New Under the Sun

Amazing. There is no other word to describe the encounter with the voice, talent, sensitivity, emotion and spirit of Ruth Dolores Weiss. But since the word has long lost all meaning due to overuse, let's say it another way: There are quite a few moments on Weiss' new album, "Be'ivrit" ("In Hebrew"), that cause the mouth to gape open and make the eyes see the world a little differently, and sometimes even cloud over with tears.

Musician and music critic David Peretz, one of the first to hear Weiss' songs, said it was like discovering Billie Holiday or Bjork in Ashkelon - her hometown. Her new album shows that Peretz was not exaggerating. Not by much, anyway.

Weiss has for years inhabited the soft margins of the local music industry and even cut a lovely mini-album four years ago. Her strange voice, the fact that she has so far sung in English, the eccentricity of her persona, her allusion to such sources of inspiration as jazz, blues and Tom Waits - all these have so far limited her audience to a small circle of alternative music buffs. If there is any justice in the world, her new album will change all that - also, but not only, because Weiss is now singing in Hebrew for the first time.

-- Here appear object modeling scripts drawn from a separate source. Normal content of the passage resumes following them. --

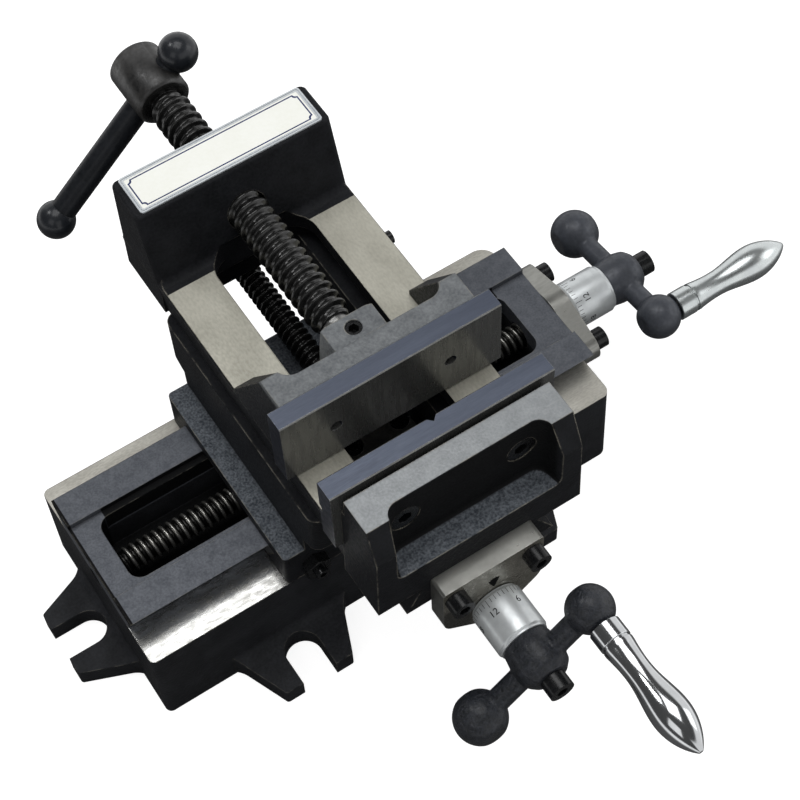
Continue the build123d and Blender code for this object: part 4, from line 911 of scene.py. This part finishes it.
@dataclass
class FeedDial:
    """Graduated dial of one slide, with marks by the bracket plate and numbers further out."""

    node: str
    body: str
    axis: Axis
    origin: Vec
    diameter: float = 22.8
    length: float = 21.5
    bore: float = 9.04
    tick_count: int = 36
    tick_place: float = 2.0
    tick_length: float = 2.2
    tick_width: float = 0.2
    number_size: float = 4.2
    number_place: float = 9.6
    proud: float = 0.03
    foot_step: float = 0.9
    end_step: float = 0.7

    def build(self, shop: Workshop, ticks: TickTree) -> None:
        """Build the dial, its marks and its numbers.

        Args:
            shop: The workshop with the finishes.
            ticks: The tick tree.
        """
        radius = self.diameter / 2
        bore = self.bore / 2
        foot = radius - self.foot_step
        end = radius - self.end_step
        turned = rounded([(bore, 0), (foot, 0), (foot, 0.8), (radius, 1.7), (radius, self.length - 1.6),
                          (end, self.length - 0.9), (end, self.length), (bore, self.length)], 0.25, 3)
        mesh = lathe(turned + [turned[0]], 96)
        mesh.transform(self.axis.matrix(self.origin))
        shop.stand_for(new_piece(self.node + "_turned", finish_mesh(mesh)), self.node)
        black = shop.paints[Paint.MARK_BLACK]
        marks = ticks.mesh({
            "Count": self.tick_count, "Radius": radius * MM, "Place": self.tick_place * MM,
            "Length": self.tick_length * MM, "Width": self.tick_width * MM, "Depth": 2 * self.proud * MM,
            "Finish": black})
        words = joined(self.node + "_marks", [marks] + [self.number(step) for step in range(6)])
        paint_over(words, black)
        words.transform(self.axis.matrix(self.origin))
        shop.mount(new_piece(self.node + "_marks", finish_mesh(words)), self.body, shop.slots[self.node])

    def number(self, step: int) -> bpy.types.Mesh:
        """One number, bent round the dial.

        Args:
            step: Which sixth of the dial it stands at.

        Returns:
            The number's mesh.
        """
        curve = bpy.data.curves.new("number", "FONT")
        curve.body = str(6 * step)
        curve.size = self.number_size * MM
        curve.extrude = self.proud * MM
        curve.align_x = "CENTER"
        holder = bpy.data.objects.new("number", curve)
        mesh = bpy.data.meshes.new_from_object(holder)
        bpy.data.objects.remove(holder)
        radius = self.diameter / 2 * MM
        middle = math.tau * step / 6
        for vertex in mesh.vertices:
            turn = middle - vertex.co.x / radius
            reach = radius + vertex.co.z
            along = self.number_place * MM - vertex.co.y
            vertex.co = (reach * math.cos(turn), reach * math.sin(turn), along)
        return mesh


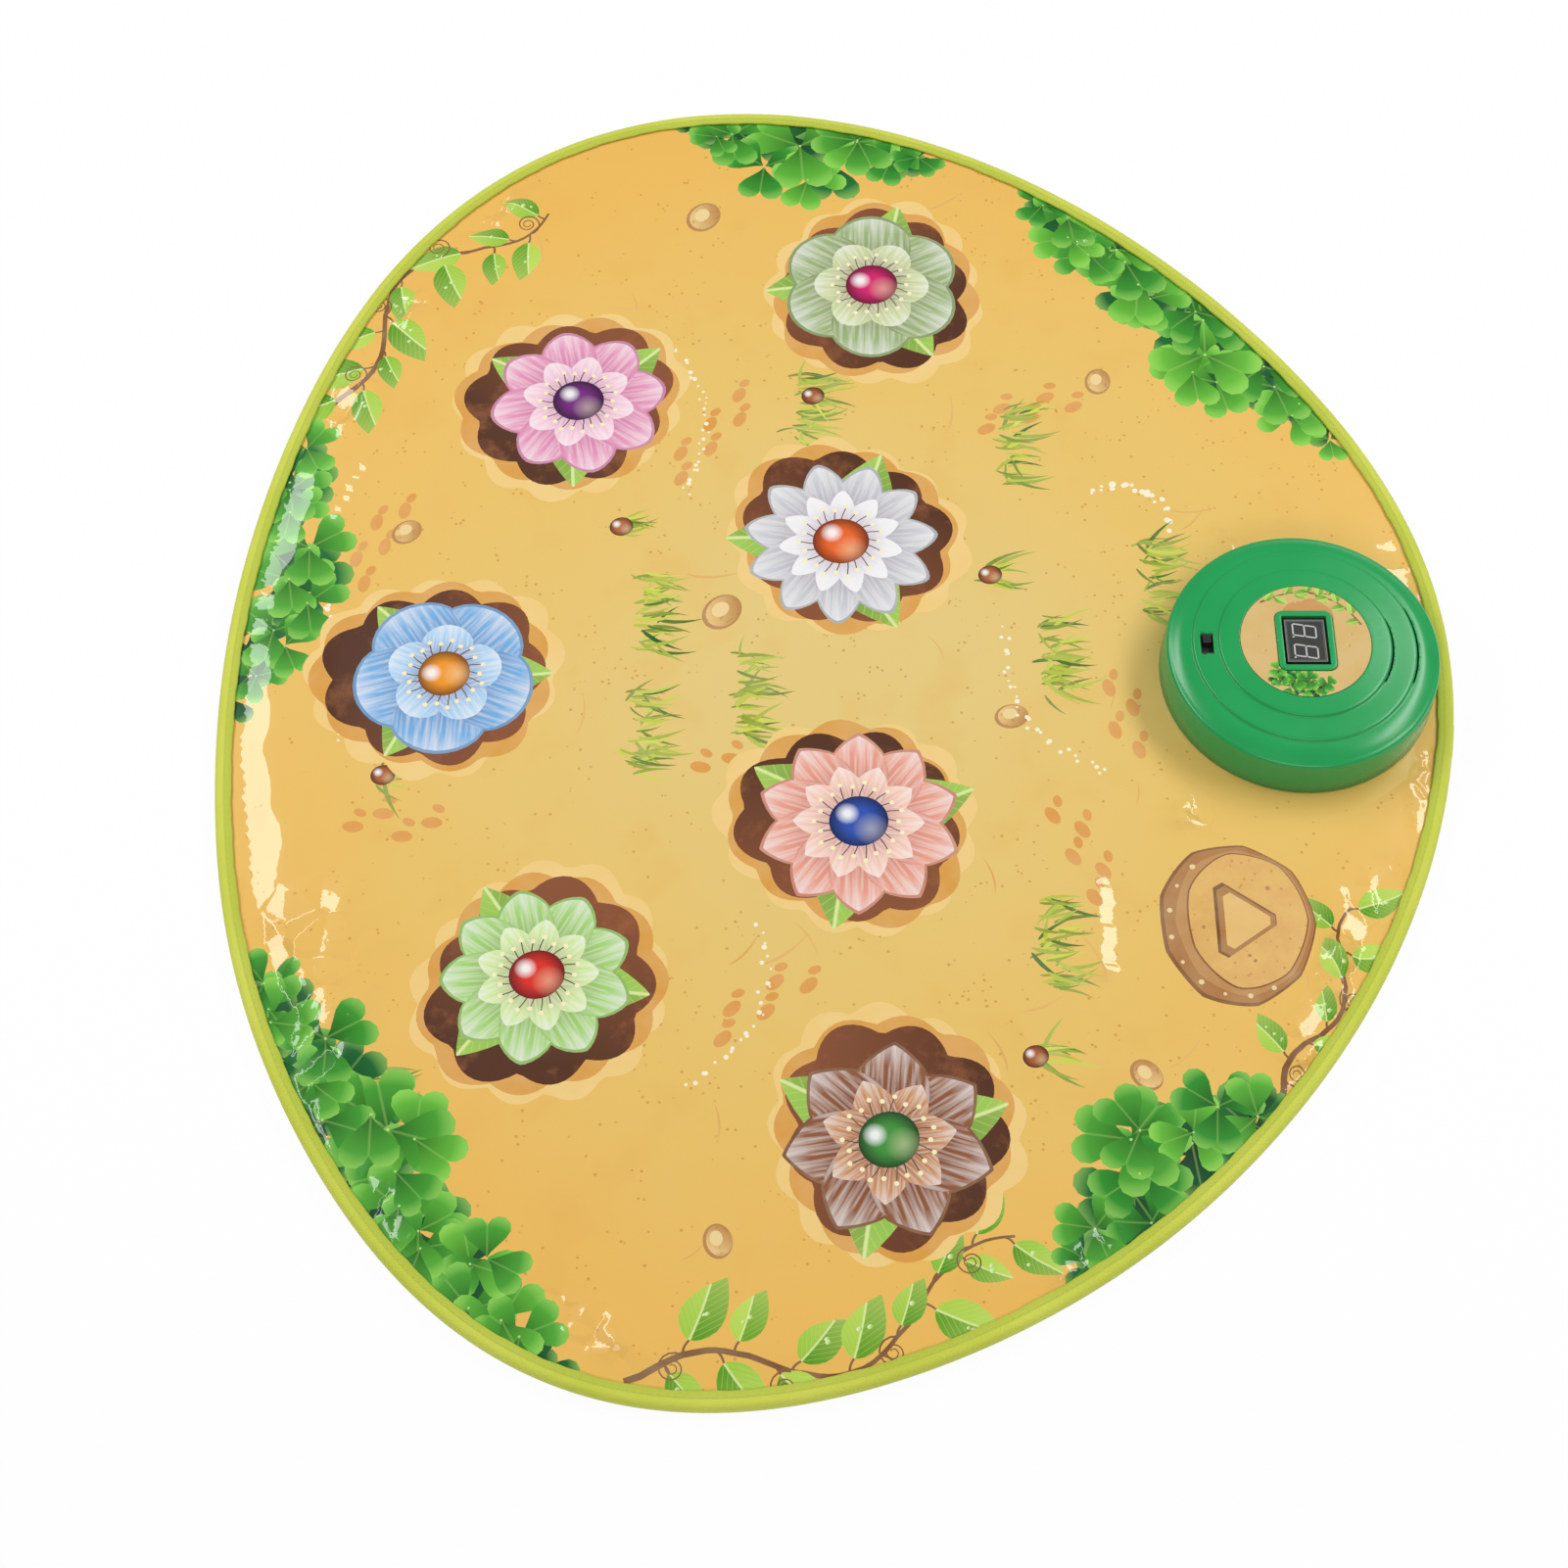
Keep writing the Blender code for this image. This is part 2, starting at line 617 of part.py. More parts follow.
def build_top_shell(unit, looks):
    """The stepped green cover, with its bezel, posts, pins, window, switch slot and sound slots."""
    outside, inside = shell_profile()
    shell = place(
        "unit_top_shell",
        turned_mesh("unit_top_shell", inside + outside, UNIT_STEPS, closed=False),
        looks["shell"],
        parent=unit,
    )
    bezel = rounded_rectangle(WINDOW_X / 2 + BEZEL_RIM, WINDOW_Y / 2 + BEZEL_RIM, BEZEL_CORNER)
    join(shell, prism("bezel_block", bezel, None, INNER_ROOF + SHELL_WALL / 2, BEZEL_TOP, parent=unit))
    for index, at in enumerate(case_screw_places()):
        post = cylinder(
            f"post_block_{index}",
            POST_RADIUS,
            BOSS_TOP + TOUCH_GAP,
            OUTER_ROOF + OVERRUN / 2,
            at,
            unit,
            HOLE_STEPS,
        )
        join(shell, post)
    for index, at in enumerate(board_stakes()):
        pin = stepped_profile(
            BOARD_BASE - STAKE_PROUD,
            STAKE_RADIUS,
            BOARD_TOP + TOUCH_GAP,
            STAKE_COLLAR_RADIUS,
            roof_over(at, STAKE_COLLAR_RADIUS) + SHELL_WALL / 2,
        )
        join(shell, turned(f"board_pin_{index}", pin, None, SCREW_STEPS, (*at, 0), unit))
    clamp_base = SPEAKER_TOP - SPEAKER_FLANGE - TOUCH_GAP - CLAMP_THICKNESS
    for index, at in enumerate(speaker_stakes()):
        pin = cylinder(
            f"speaker_pin_{index}",
            STAKE_RADIUS,
            clamp_base - STAKE_PROUD,
            roof_over(at, STAKE_RADIUS) + SHELL_WALL / 2,
            at,
            unit,
        )
        join(shell, pin)
    window = rounded_rectangle(WINDOW_X / 2, WINDOW_Y / 2, WINDOW_CORNER)
    low, high = INNER_ROOF - OVERRUN, BEZEL_TOP + OVERRUN
    cut(shell, prism("window_cutter", window, None, low, high, parent=unit))
    slot = rectangle(SWITCH_SLOT_X / 2, SWITCH_SLOT_Y / 2, -SWITCH_RADIUS_PLACE)
    cut(shell, prism("switch_cutter", slot, None, OUTER_ROOF - OVERRUN, BEZEL_TOP, parent=unit))
    slots = (
        ("inner_slot_cutter", INNER_STEP_RADIUS + STEP_FILLET, INNER_SLOT_HALF_ANGLE),
        ("outer_slot_cutter", OUTER_STEP_RADIUS + STEP_FILLET, OUTER_SLOT_HALF_ANGLE),
    )
    for name, radius, half_angle in slots:
        cut(shell, slot_sector(name, radius, half_angle, OUTER_ROOF - 2 * OVERRUN, BEZEL_TOP, unit))
    pilot_top = HEAD_RECESS + CASE_SCREW_LENGTH + OVERRUN
    for index, at in enumerate(case_screw_places()):
        pilot = cylinder(
            f"pilot_cutter_{index}", SCREW_SHAFT + SCREW_PLAY, BOSS_TOP - OVERRUN, pilot_top, at, unit
        )
        cut(shell, pilot)


def build_label(unit, look):
    edge = circle(LABEL_RADIUS, UNIT_STEPS)
    half_x = WINDOW_X / 2 + BEZEL_RIM + TOUCH_GAP
    half_y = WINDOW_Y / 2 + BEZEL_RIM + TOUCH_GAP
    hole = rounded_rectangle(half_x, half_y, BEZEL_CORNER + TOUCH_GAP)
    plate("label_disc", [edge, hole], LABEL_FLOOR + TOUCH_GAP, LABEL_THICKNESS, look, unit)


def build_display(unit, looks):
    block = rectangle(DISPLAY_X / 2, DISPLAY_Y / 2)
    low = DISPLAY_TOP - DISPLAY_HEIGHT
    prism("display_module", block, looks["display"], low, DISPLAY_TOP, parent=unit)
    outer = rectangle(WINDOW_X / 2 - TOUCH_GAP, WINDOW_Y / 2 - TOUCH_GAP)
    inner = rectangle(DISPLAY_X / 2 + TOUCH_GAP, DISPLAY_Y / 2 + TOUCH_GAP)
    base = BEZEL_TOP - GASKET_SET_BACK - GASKET_HEIGHT
    plate("display_gasket", [outer, inner], base, GASKET_HEIGHT, looks["gasket"], unit)


def build_board(unit, looks):
    """The board hangs under the roof on four pins, whose ends are melted over."""
    switch_end = SWITCH_RADIUS_PLACE + SWITCH_BODY_X / 2 + BOARD_SWITCH_MARGIN
    half_x = (switch_end + BOARD_INNER_END) / 2
    middle = BOARD_INNER_END - half_x
    edge = rounded_rectangle(half_x, BOARD_HALF_WIDTH, BOARD_CORNER, middle)
    holes = [circle(STAKE_RADIUS + TOUCH_GAP, SCREW_STEPS, *at) for at in board_stakes()]
    holes += [circle(TAIL_SCREW_SHAFT + TOUCH_GAP, SCREW_STEPS, *at) for at in tail_screw_places()]
    plate("main_board", [edge, *holes], BOARD_BASE, BOARD_THICKNESS, looks["board"], unit)
    top = BOARD_BASE - TOUCH_GAP
    blob = [(0, top - CHIP_HEIGHT), (CHIP_RADIUS / 2, top - CHIP_HEIGHT), (CHIP_RADIUS, top), (0, top)]
    turned("control_chip", blob, looks["gasket"], HOLE_STEPS, parent=unit)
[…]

"Mishirey eretz ahavati" ("Songs of My Beloved Country") was released as a single six months ago, with no dramatic results. It was not played much on the radio, understandably enough: Something about her delivery of the song is almost frightening. Weiss revealed in an interview that it took 30 or 40 tries before she could sing it without bursting into tears, but even in the "restrained" performance, she sounds on the verge of a nervous breakdown.

I, too, was startled by it at first, although her performance immediately showed that this was an artist to reckon with. What can you do with all that raw emotion charging at you? And why do the words emerge from Weiss' mouth so twisted and mangled? But that is precisely the point. The combination of shouting and stuttering, of the desire to get it all out, on top of the difficulty of speaking at all - this is one of the qualities that makes "In Hebrew" such a fine, special album.

The landscape of Israeli female vocalists is divided between the grandiose divas (Rita, Miri Mesika) and the classic, restrained singers (Chava Alberstein, Rona Kenan). If you like Rita, you don't like Rona, and vice versa. Weiss appears in this landscape as a beautiful UFO: an anti-Rita, but also an anti-Rona. An artist who understands the power of restraint, but also the power of crying out.

The album cover shows Weiss in a field of wheat - an idyllic scene disrupted by the singer's unnatural position and the hair covering her eyes. Nature, in all its beauty and cruelty, is sharply present in Weiss' world. Her songs suggest a blurring of the boundary that separates the soul from everything around it, an immersion in the world and an opening-up to it - 100 times more beautiful and profound than all the slogans about connecting to the earth that the "laid-back" proponents of Israeli pop like to recite.

Weiss' heart-rending vocals and beautiful texts are complemented by good melodies (hers) and wonderful arrangements (also hers, along with Yehu Yaron and Ofir Vander). On the one hand, the music reflects the stormy intensity of the singing and lyrics; on the other hand, it often has an airy, floating quality that keeps the songs from becoming too heavy and desperate.

Weiss and her collaborators wisely chose to open the album with "Giliti shemesh" ("I Discovered the Sun"), a smoothly gliding (and sublime) soul piece that seems to give Weiss permission to light her vocal fire in the songs that follow. By the time "Songs of My Beloved Country" arrives, at track No. 7, her unique language and the album's musical depth are so clear that the initial frightening quality of the performance disappears, and only the beauty remains. When she continues with the same burning grief into the next song, "Heye na tov elay" ("Be Good to Me"), it becomes too much. "Ashkelon" pulls the album back on track, and "Shir nechama" ("Song of Comfort"), with Sefi Tsizling's wonderful flugelhorn, evokes not only the spirit of Tom Waits, but that of Robert Wyatt.

The album ends with a surprise: a chapter from Ecclesiastes. "And there is nothing new under the sun," Weiss reads/sings. But under the sun of Israeli music, there is indeed something new.

Weiss will launch this wonderful album in two performances at the Levontin 7 Club in Tel Aviv, on September 17 and 18. A must-see.